Re: [EM] Fast Condorcet-Kemeny calculation times, clarification of NP-hardness issue

2012-03-04 Thread Andrew Myers

On 3/4/12 5:44 PM, Warren Smith wrote:

On Sun, Mar 4, 2012 at 3:44 PM, Richard Fobes
  wrote:

Finally, after reading the articles cited by Warren Smith (listed at the
bottom of this reply) plus some related articles, I can reply to his
insistence that Condorcet-Kemeny calculations take too long to calculate.
  Also, this reply addresses the same claim that appears in Wikipedia both in
the "Kemeny-Young method" article and in the comparison table within the
Wikipedia "Voting systems" article (in the "polynomial time" column that
Markus Schulze added).

One source of confusion is that Warren, and perhaps others, regard the
Condorcet-Kemeny problem as a "decision problem" that only has a "yes" or
"no" answer.  This view is suggested by Warren's reference (below and in
other messages) to the problem as being NP-complete, which only applies to
decision problems.  Although it is possible to formulate a decision problem
based on one or more specified characteristics of the Condorcet-Kemeny
method, that is a different problem than the Condorcet-Kemeny problem.

--the optimization problem is at least as hard as the decision
problem.You are erroneously creating the impression I somehow
was unaware of this, or that you somehow have here got some new
insight.  Neither is true.
I might try to say all this in a more friendly way than Warren does, but 
he is 100% right about all the technical issues here.

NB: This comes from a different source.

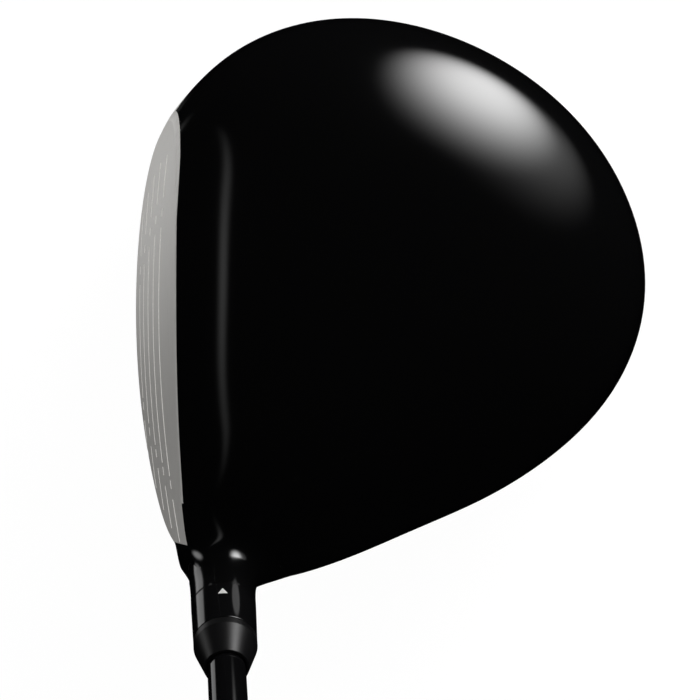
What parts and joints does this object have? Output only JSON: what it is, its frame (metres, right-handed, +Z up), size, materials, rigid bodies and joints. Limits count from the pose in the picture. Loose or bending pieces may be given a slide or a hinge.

This is basic 
computer science. Nothing fancy and no judgment calls are involved.


-- Andrew

<>
Election-Methods mailing list - see http://electorama.com/em for list info


Re: [EM] Fast Condorcet-Kemeny calculation times, clarification of NP-hardness issue

2012-03-04 Thread Jameson Quinn
Remember that K-Y is Condorcet compliant, and I believe consistent as well
(that is, you can generalize from Condorcet to Smith and even ignore the
effects of the candidates outside the Smith set). So the set of cases where
the problem is easy is at least somewhat well-defined in that sense, and
probably includes (for instance) all the elections I've ever voted in. And
so I believe that Richard's "my algorithm usually gets it right" is not
totally content-free.

But Warren is also very right that, when things start to go wrong, it's
impossible to know whether you have the right answer, the almost-right
answer, or something totally wrong. And if some algorithm said "Jameson's
favorite is probably not the winner, though I can't prove it", I don't
think I'd be very inclined to accept that "probably"on Richard's say-so.
Part of the whole point of democracy is to guarantee that there will be a
clear winner with some legitimacy, since a civil war is usually a lot worse
than the second-best option.

Jameson

2012/3/4 Andrew Myers 

> On 3/4/12 5:44 PM, Warren Smith wrote:
>
>> On Sun, Mar 4, 2012 at 3:44 PM, Richard Fobes
>>   wrote:
>>
>>> Finally, after reading the articles cited by Warren Smith (listed at the
>>> bottom of this reply) plus some related articles, I can reply to his
>>> insistence that Condorcet-Kemeny calculations take too long to calculate.
>>>  Also, this reply addresses the same claim that appears in Wikipedia
>>> both in
>>> the "Kemeny-Young method" article and in the comparison table within the
>>> Wikipedia "Voting systems" article (in the "polynomial time" column that
>>> Markus Schulze added).
>>>
>>> One source of confusion is that Warren, and perhaps others, regard the
>>> Condorcet-Kemeny problem as a "decision problem" that only has a "yes" or
>>> "no" answer.  This view is suggested by Warren's reference (below and in
>>> other messages) to the problem as being NP-complete, which only applies
>>> to
>>> decision problems.  Although it is possible to formulate a decision
>>> problem
>>> based on one or more specified characteristics of the Condorcet-Kemeny
>>> method, that is a different problem than the Condorcet-Kemeny problem.
>>>
>> --the optimization problem is at least as hard as the decision
>> problem.You are erroneously creating the impression I somehow
>> was unaware of this, or that you somehow have here got some new
>> insight.  Neither is true.
>>
> I might try to say all this in a more friendly way than Warren does, but
> he is 100% right about all the technical issues here. This is basic
> computer science. Nothing fancy and no judgment calls are involved.
>
> -- Andrew
>
>
> 
> Election-Methods mailing list - see http://electorama.com/em for list info
>
>

Election-Methods mailing list - see http://electorama.com/em for list info


Re: [EM] Fast Condorcet-Kemeny calculation times, clarification of NP-hardness issue

2012-03-04 Thread Kristofer Munsterhjelm

On 03/05/2012 02:49 AM, Jameson Quinn wrote:

Remember that K-Y is Condorcet compliant, and I believe consistent as
well (that is, you can generalize from Condorcet to Smith and even
ignore the effects of the candidates outside the Smith set). So the set
of cases where the problem is easy is at least somewhat well-defined in
that sense, and probably includes (for instance) all the elections I've
ever voted in. And so I believe that Richard's "my algorithm usually
gets it right" is not totally content-free.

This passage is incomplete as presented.